Thanks for bringing it to my attention. Besides the death tax part, I thought it was pretty good.
I'm not sure if they were pushing for more regulation, but I don't think regulation is the answer. The corporate media will still have a monopoly thanks to the FCC granting licenses to these corporations. Better to just get rid of the FCC and get the government out.

"Were it left to me to decide whether we should have a government without newspapers, or newspapers without a government, I should not hesitate a moment to prefer the latter."
- Thomas Jefferson

Relates with Moyer's show: Buying the War.

http://www.pbs.org/moyers/journal/btw/watch.html

And to the Spin documentary.

CurtisLow
07-01-2007, 10:55 PM
thanks for the links..

lucius
07-02-2007, 09:10 AM
http://video.google.com/videoplay?docid=-4467655342219448521

http://www.orwellrollsinhisgrave.com

Thanks for bringing it to my attention. Besides the death tax part, I thought it was pretty good.
I'm not sure if they were pushing for more regulation, but I don't think regulation is the answer. The corporate media will still have a monopoly thanks to the FCC granting licenses to these corporations. Better to just get rid of the FCC and get the government out.

"Were it left to me to decide whether we should have a government without newspapers, or newspapers without a government, I should not hesitate a moment to prefer the latter."
- Thomas Jefferson

Relates with Moyer's show: Buying the War.

http://www.pbs.org/moyers/journal/btw/watch.html

And to the Spin documentary.

It could of been me: http://www.ronpaulforums.com/showpost.php?p=46031&postcount=52

I give out many copies of that powerful DVD with wonderful results.

angrydragon
07-02-2007, 11:24 AM
Yah, lucius, i think it was you. Thanks.

I'll probably get the dvd soon.

Kuldebar
07-02-2007, 04:47 PM
My short review:

It is a documentary worth seeing, I do feel it misses the point on it's way to making other points.

For example, in various places several people interviewed bring up the topic of the concentration of wealth and how much harder and longer the average American worker needs to work today versus in the past in order to make ends meet... Well, that would have been a great place to have referenced the one factor that makes the whole charade possible: our inflationary monetary system and the Federal Reserve. Not only is it just one more thing never reported on by the large corporate media; the Federal Reserve and the whole corporate banking system are the actual framework used to perpetuate the continuing reign of the power elites on both sides of the corporate and political juggernaut.

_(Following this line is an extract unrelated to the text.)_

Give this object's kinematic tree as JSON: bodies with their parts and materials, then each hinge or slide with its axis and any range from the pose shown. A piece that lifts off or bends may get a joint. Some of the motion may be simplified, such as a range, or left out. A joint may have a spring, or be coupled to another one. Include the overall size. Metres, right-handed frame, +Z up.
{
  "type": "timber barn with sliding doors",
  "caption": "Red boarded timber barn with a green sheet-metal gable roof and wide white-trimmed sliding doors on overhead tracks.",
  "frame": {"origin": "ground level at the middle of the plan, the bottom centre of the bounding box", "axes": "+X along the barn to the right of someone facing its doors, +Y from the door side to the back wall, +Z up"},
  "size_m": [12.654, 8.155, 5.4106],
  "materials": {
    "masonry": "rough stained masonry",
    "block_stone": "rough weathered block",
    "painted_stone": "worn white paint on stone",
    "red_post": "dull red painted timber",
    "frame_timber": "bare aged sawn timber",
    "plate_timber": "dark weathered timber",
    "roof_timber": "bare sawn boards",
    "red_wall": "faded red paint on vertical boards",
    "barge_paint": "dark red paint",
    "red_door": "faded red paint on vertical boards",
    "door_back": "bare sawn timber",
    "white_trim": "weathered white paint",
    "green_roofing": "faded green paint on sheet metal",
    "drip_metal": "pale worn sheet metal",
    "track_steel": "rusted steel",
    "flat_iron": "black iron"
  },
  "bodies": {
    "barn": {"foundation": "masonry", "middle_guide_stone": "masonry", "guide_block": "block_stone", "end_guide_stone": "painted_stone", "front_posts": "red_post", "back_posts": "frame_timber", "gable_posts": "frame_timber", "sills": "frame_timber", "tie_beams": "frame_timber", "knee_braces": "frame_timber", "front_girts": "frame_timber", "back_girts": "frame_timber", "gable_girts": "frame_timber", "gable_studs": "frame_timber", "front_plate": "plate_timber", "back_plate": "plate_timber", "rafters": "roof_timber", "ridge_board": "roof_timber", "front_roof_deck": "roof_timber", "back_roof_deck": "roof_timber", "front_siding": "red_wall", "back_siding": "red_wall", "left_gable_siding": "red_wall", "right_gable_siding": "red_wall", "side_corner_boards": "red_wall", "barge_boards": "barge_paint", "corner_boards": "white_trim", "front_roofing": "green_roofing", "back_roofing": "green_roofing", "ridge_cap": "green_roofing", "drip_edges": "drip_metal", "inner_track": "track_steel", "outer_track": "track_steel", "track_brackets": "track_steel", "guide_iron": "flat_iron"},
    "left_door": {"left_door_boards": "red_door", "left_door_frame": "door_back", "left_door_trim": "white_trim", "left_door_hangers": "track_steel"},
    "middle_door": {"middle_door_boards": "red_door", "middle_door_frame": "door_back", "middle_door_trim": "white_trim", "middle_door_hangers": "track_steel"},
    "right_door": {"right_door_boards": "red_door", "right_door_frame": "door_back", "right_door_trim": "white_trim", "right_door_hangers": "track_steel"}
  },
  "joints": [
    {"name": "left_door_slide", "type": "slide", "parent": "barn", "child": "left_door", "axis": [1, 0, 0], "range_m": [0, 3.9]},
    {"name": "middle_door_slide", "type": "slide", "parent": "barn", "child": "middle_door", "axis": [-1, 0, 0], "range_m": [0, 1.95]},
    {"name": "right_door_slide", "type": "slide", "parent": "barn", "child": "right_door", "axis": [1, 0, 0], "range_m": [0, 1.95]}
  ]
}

In many ways, on all sides of the spectrum of political viewpoints, Americans have identified certain problems but fail to come up with a correct analysis.

It is like the story of the 5 blind men in the room trying to identify an elephant by touch. Each comes up with a different conclusion: a tree, a snake, a wall, etc...

The documentary fails the larger, and in my opinion, more worthy goal by treating the symptom as the actual problem instead of looking beyond the symptom and seeing the root cause, the enabler...the disease.

Not entirely unexpected, the documentary falls into the usual trap of resorting to the Left is good, the Right is bad mentality. In my opinion this is a very shallow way to reach conclusions because it overlooks the true nature and depth of the problem. Both political parties are culpable in participating, enabling and empowering the current system of abusive power.

Additionally, pointing fingers at conservative think tanks for doing what think tanks are created to do, is somewhat disingenuous. Historically, there has been more of an intellectual underpinning on the conservative side of politics then on the more modern liberal side which tends to be more emotionally based.